There's still the risk of the government getting their hands on the actual servers and getting the data from there. They managed to do it to Mega Upload, and they were based in HK/NZ. (Though obviously the cases are very different.) While it may sound tin-foil-hattish to say this, the US government has demonstrated through Assange's legal persecution that they see WikiLeaks as an enemy, and I can easily see them trying to infiltrate the servers or even seize them outright on some cooked-up charge. Not to mention all the other governments out there who would love to have a list of names of revolutionaries.
If you've got nothing to hide, you've got nothing to fear. Supporting Wikileaks is not illegal. Freedom of speech still exists. The rule of law is still supreme. Stop being paranoid. Otherwise your paranoia will become reality.
I'm not one for tinfoil hats either, but I don't think it's so simple. There are a number of individuals who are detained on suspicion alone.

The example that jumps to mind for me would be: http://en.wikipedia.org/wiki/Maher_Arar He was a Canadian citizen, detained in the United States, and deported to Syria where he was tortured.

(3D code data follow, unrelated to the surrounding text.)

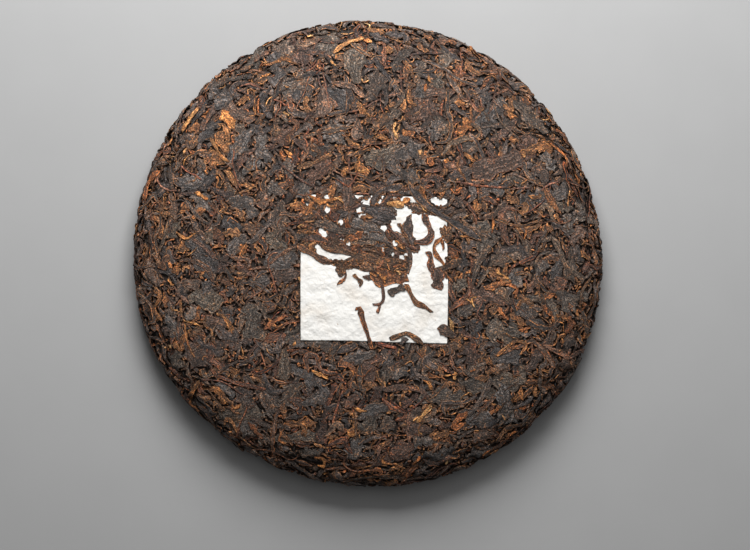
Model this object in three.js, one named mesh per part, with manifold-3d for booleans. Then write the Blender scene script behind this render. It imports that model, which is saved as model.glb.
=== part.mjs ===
// A pressed cake of pu-erh tea, lying on its back with its front face up.
// The cake is one solid: a core of pressed tea with its largest leaves fused on.
// A square paper ticket is sunk in the front face, partly under a thin cover of tea.
// Lengths are millimetres and +Z is up. The top of the ticket points along +Y.
import * as THREE from "three";
import { mergeVertices } from "three/addons/utils/BufferGeometryUtils.js";
import Module from "manifold-3d";

// Driving dimensions of the cake
const cakeRadius = 98;
const cakeHeight = 25;
const rimHeight = 9; // height of the widest point of the rim
const domePower = 3.2; // how far out the front face stays flat
const domeRound = 2.2; // how square the shoulder is
const underRound = 2.2; // how square the lower edge is
const underRadius = 84; // where the lower edge meets the flat back
const restRadius = 58; // outer radius of the smooth flat ring that carries the cake
const dimpleRadius = 31; // where the bag's knot pressed into the back
const dimpleDepth = 8;
const coreDepth = 1.1; // how far the core lies under the tops of the leaves
const coreBumps = 0.4; // how far its own bumps rise and fall

// Driving dimensions of the ticket
const ticketSide = 60.4;
const ticketThickness = 0.35;
const ticketCentre = new THREE.Vector2(2, -4.4);
const ticketTurn = THREE.MathUtils.degToRad(-0.7);
const ticketSink = 0.45; // how far its lower edge lies under the tops of the leaves
const ticketTilt = 1.25; // how much deeper its upper part lies
const ticketBank = 0.3; // depth of the core right beside the ticket
const ticketWave = 0.12; // how far the paper waves under the tea
const ticketGap = 0.32; // clearance to the tea on every side
const ticketCells = 10;
const bankWidth = 12; // how far from the ticket the face stays level with it

// Lower edge of the tea that covers the ticket, in ticket coordinates, from its left side to its top
const coverEdge = [
  [-30.6, 6.6],
  [-21.4, 2.7],
  [-14.6, -0.6],
  [-1.9, -1.1],
  [3.1, -5.6],
  [13.3, -5.3],
  [14.7, 3.6],
  [10.7, 11.7],
  [8.3, 19.5],
  [12.7, 26.3],
  [20.5, 30.6],
];
const coverCorner = new THREE.Vector2(6, 6); // leaves lie on the cover to the left of it and above it

// Fused leaves, all over the cake
const leafCount = 110;
const leafSides = 4;
const leafRings = 5;
const leafLength = [13, 32];
const shortness = 1.6; // how much likelier short leaves are
const leafWidth = [2.8, 6.4];
const leafHalfHeight = [0.9, 1.3];
const leafSink = [-0.3, 0.3]; // how far a leaf's top lies under the mean face
const leafBend = 0.055; // most turn for each millimetre of length, in radians
const leafFullness = 0.55; // how blunt the leaves' ends are
const ticketMargin = 2.5; // leaves start this far from the ticket
const rimZone = [0.7, 0.95]; // where leaves turn along the rim, as shares of the radius
const rimOrder = 0.75; // how well they follow the rim there

// More leaves lie end to end along the rim
const rimLeafCount = 24;
const rimLeafLength = [24, 30];
const rimLeafTurn = 0.25;
const rimLeafSpread = 3; // range of their heights

// Resolution of the core
const coreSegments = 44;
const topSteps = 9;
const underSteps = 3;
const backSteps = 2;
const ringSteps = 2;
const dimpleSteps = 4;
const faceDetail = 6; // how much finer the profile is that the leaves follow
const walkSteps = 8;
const weld = 1e-4; // vertices closer than this are one

// The cake isn't quite round: lobes of the rim, each [lobes, share of the radius, angle in degrees]
const outlineLobes = [
  [2, 0.0095, -76],
  [3, 0.0055, -102],
  [5, 0.0015, -65],
];

const goldenAngle = Math.PI * (3 - Math.sqrt(5));

// Seeded draws, so that every run gives the same cake
function seededRandom(seed) {
  let state = seed;
  return () => {
    state = (state + 0x6d2b79f5) | 0;
    let t = Math.imul(state ^ (state >>> 15), 1 | state);
    t = (t + Math.imul(t ^ (t >>> 7), 61 | t)) ^ t;
    return ((t ^ (t >>> 14)) >>> 0) / 4294967296;
  };
}

const between = (random, [low, high]) => low + (high - low) * random();

// Height of the front face at a distance from the axis
function topHeight(radius) {
  const share = Math.min(radius / cakeRadius, 1);
  const fall = 1 - share ** domePower;
  return rimHeight + (cakeHeight - rimHeight) * fall ** (1 / domeRound);
}

// The profile from the middle of the front face, over the rim, to the middle of the back
function profile(detail = 1) {
  const points = [];
  for (let i = 0; i < topSteps * detail; i++) {
    const radius = cakeRadius * Math.sin((Math.PI / 2) * (i / (topSteps * detail)));
    points.push(new THREE.Vector2(radius, topHeight(radius)));
  }
  const power = 2 / underRound;
  for (let i = 0; i < underSteps * detail; i++) {
    const angle = (Math.PI / 2) * (i / (underSteps * detail));
    const radius = underRadius + (cakeRadius - underRadius) * Math.cos(angle) ** power;
    points.push(new THREE.Vector2(radius, rimHeight * (1 - Math.sin(angle) ** power)));
  }
  for (let i = 0; i < backSteps * detail; i++) {
    const radius = THREE.MathUtils.lerp(underRadius, restRadius, i / (backSteps * detail));
    points.push(new THREE.Vector2(radius, 0));
  }
  for (let i = 0; i < ringSteps * detail; i++) {
    const radius = THREE.MathUtils.lerp(restRadius, dimpleRadius, i / (ringSteps * detail));
    points.push(new THREE.Vector2(radius, 0));
  }
  for (let i = 0; i <= dimpleSteps * detail; i++) {
    const share = i / (dimpleSteps * detail);
    const height = dimpleDepth * THREE.MathUtils.smoothstep(share, 0, 1);
    points.push(new THREE.Vector2(dimpleRadius * (1 - share), height));
  }
  return points;
}

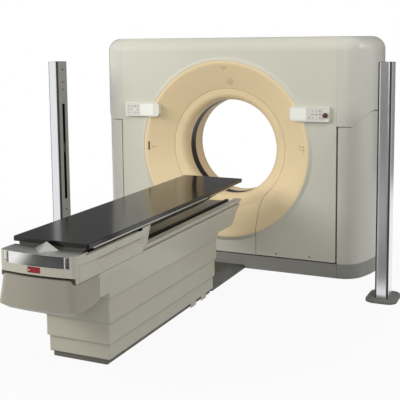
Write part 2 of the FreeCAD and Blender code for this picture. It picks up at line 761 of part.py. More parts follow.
def keypads():
    """Membrane keypad of each panel with its raised keys."""
    y1 = FRONT_Y - PANEL_T + 2.2
    pads = []
    for side in (-1, 1):
        x0 = side * PANEL_X - PANEL_W / 2 + 12 if side < 0 else PANEL_X - PANEL_W / 2 + 150
        x1 = x0 + 136
        plate = box(x0, x1, y1 - 2, y1, PANEL_Z - 50, PANEL_Z + 50)
        keys = []
        for column in range(4):
            for row in range(3):
                kx = x0 + 10 + 31 * column
                kz = PANEL_Z - 40 + 29 * row
                keys.append(box(kx, kx + 22, y1 - 3.4, y1 - 2, kz, kz + 19))
        if side > 0:
            hole = rod_y(ESTOP_R + 6, y1 - 10, y1 + 1, *estop_place())
            plate = plate.cut(hole)
            keys = [k for k in keys if k.BoundBox.XMax < estop_place()[0] - ESTOP_R - 6]
        pads.append(fused([plate] + keys))
    return Part.makeCompound(pads)


def displays():
    """Flat display window of each panel."""
    y1 = FRONT_Y - PANEL_T + 2.2
    left_x = -PANEL_X - PANEL_W / 2 + 12 + 136 + 1
    right_x = PANEL_X - PANEL_W / 2 + 12
    windows = []
    for x0, width in ((left_x, 138.0), (right_x, 136.0)):
        windows.append(box(x0, x0 + width, y1 - 2.6, y1, PANEL_Z - 50, PANEL_Z + 50))
    return Part.makeCompound(windows)


def emergency_stop():
    """Mushroom push button, with its stem in the right panel."""
    x, z = estop_place()
    face = FRONT_Y - PANEL_T
    stem = rod_y(ESTOP_R - 5, face - 8, FRONT_Y - 14, x, z)
    collar = rod_y(ESTOP_R, face - 6, face + 6, x, z)
    head = Part.makeSphere(46.0, V(x, face + 25, z)).common(rod_y(ESTOP_R + 4, face - 40, face - 6, x, z))
    return fused([stem, collar, head])


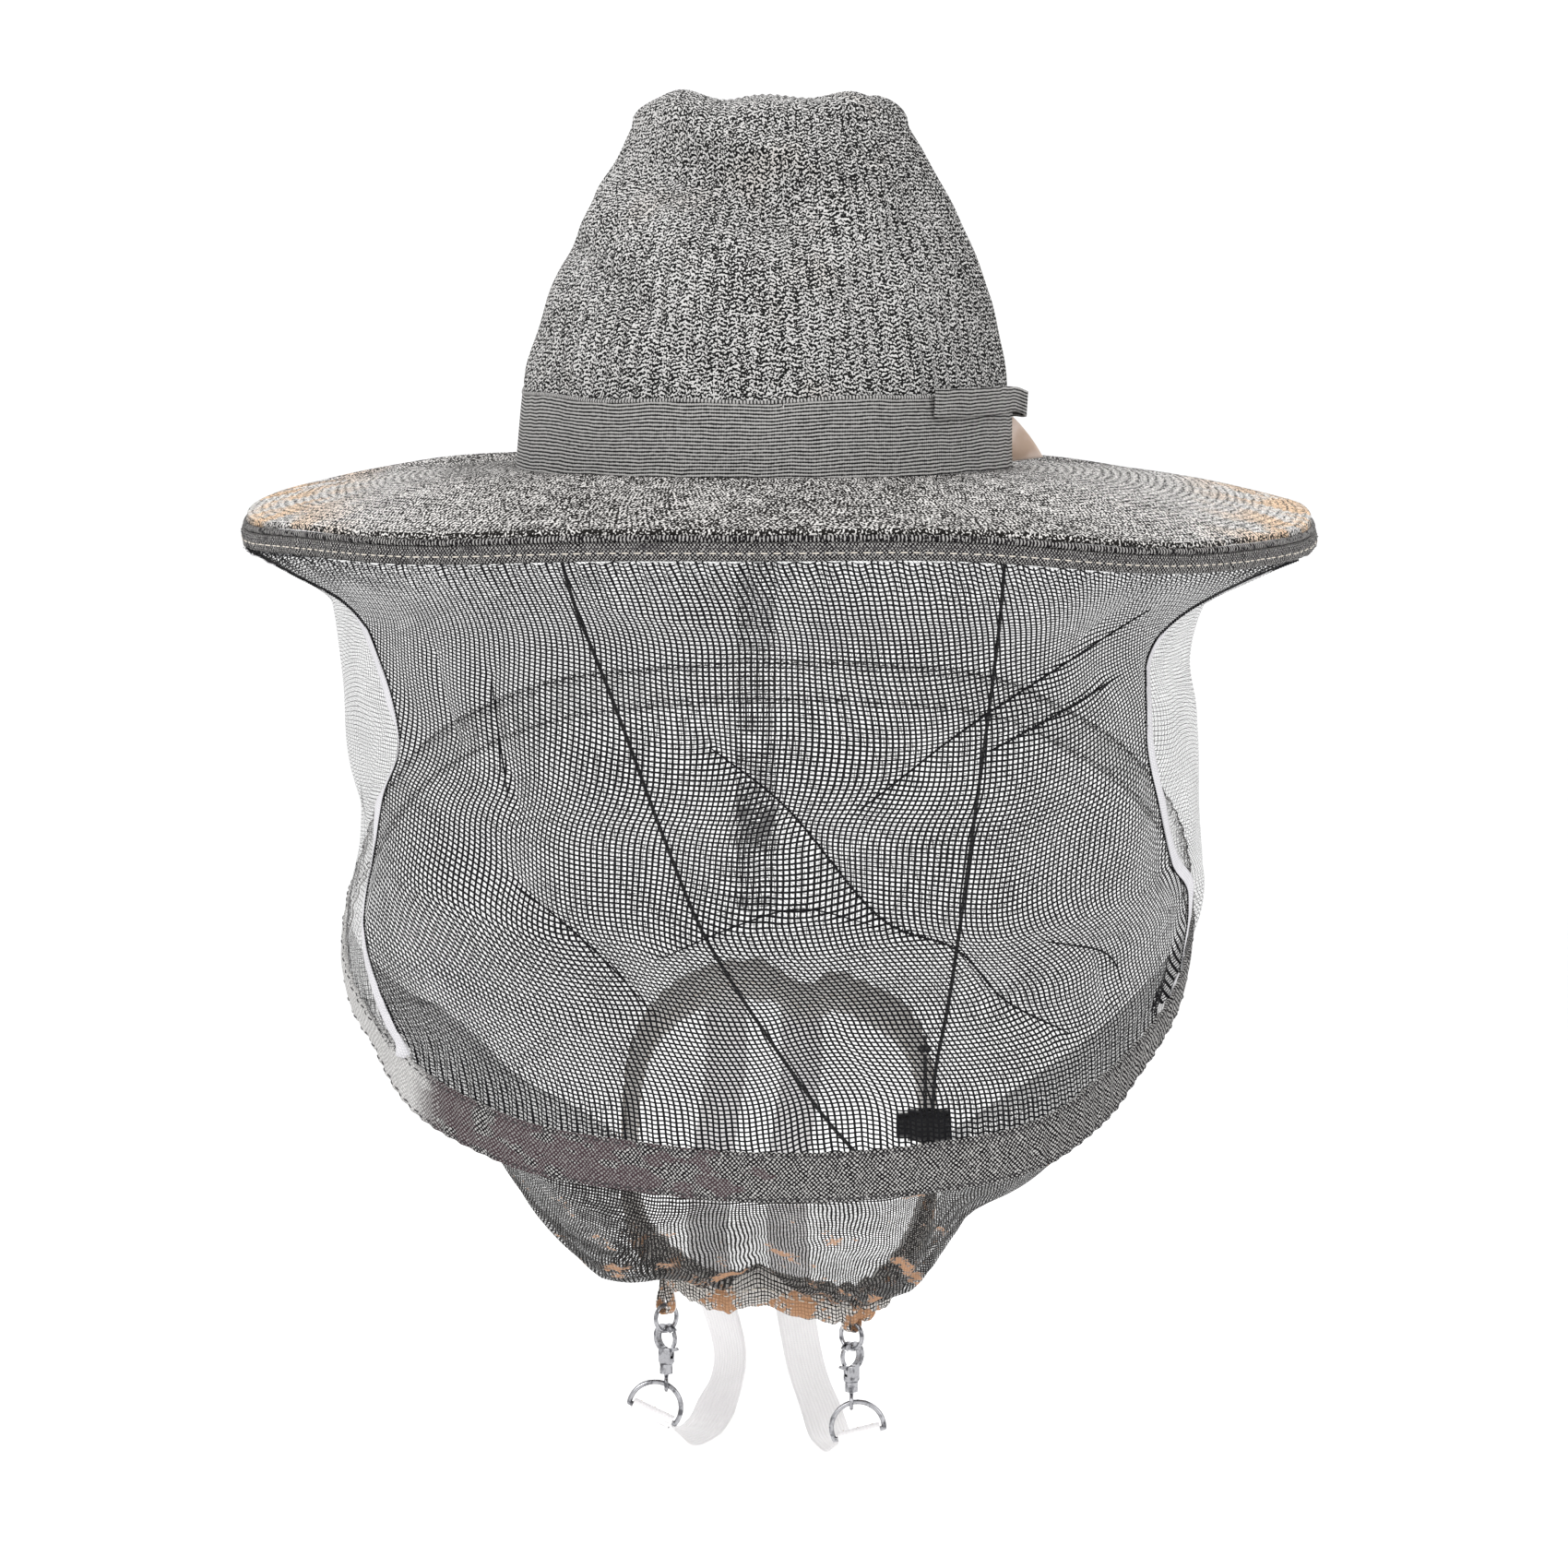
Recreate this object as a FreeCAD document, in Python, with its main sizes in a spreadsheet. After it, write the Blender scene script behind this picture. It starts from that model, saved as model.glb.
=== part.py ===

I guess you missed the bit where it says: "He received C$10.5 million and prime minister Stephen Harper formally apologized to Arar for Canada's role in his "terrible ordeal" .[9][10]"

Sure, money doesn't necessarily negate a wrong completely, but this case is a good example to illustrate that the rule of law is supreme.

Moreover, I think there is a massive difference between Alquaeda related suspicions, etc, and other activities. I think they are considered to be enemy soldiers, therefore different standards apply.

The ultimate point is, you shouldn't be scared from your own government. You live in a country where the rule of law reigns supreme and your freedom is protected by the constitution. No need to self-censor, or be paranoid.

Awarded by the Canadian govt, not the U.S. The United States still admits no wrong-doing.

According to the linked article, "The Syrian government now says that Arar is 'completely innocent.'" (And as you say, the Canadian govt apologized and awarded him damages.) And yet he still has not had his day in a U.S. court, which is the jurisdiction that violated his human rights.

The United States govt can decide to have you tortured for a year, based on suspicion alone (no trial, no judge, no lawyer), and then afterwords, you cannot even complain in a U.S. courtroom about your mis-treatment.

EDIT: my bad, it looks like the US Court of Appeals actually heard the case in 2008. And then dismissed it.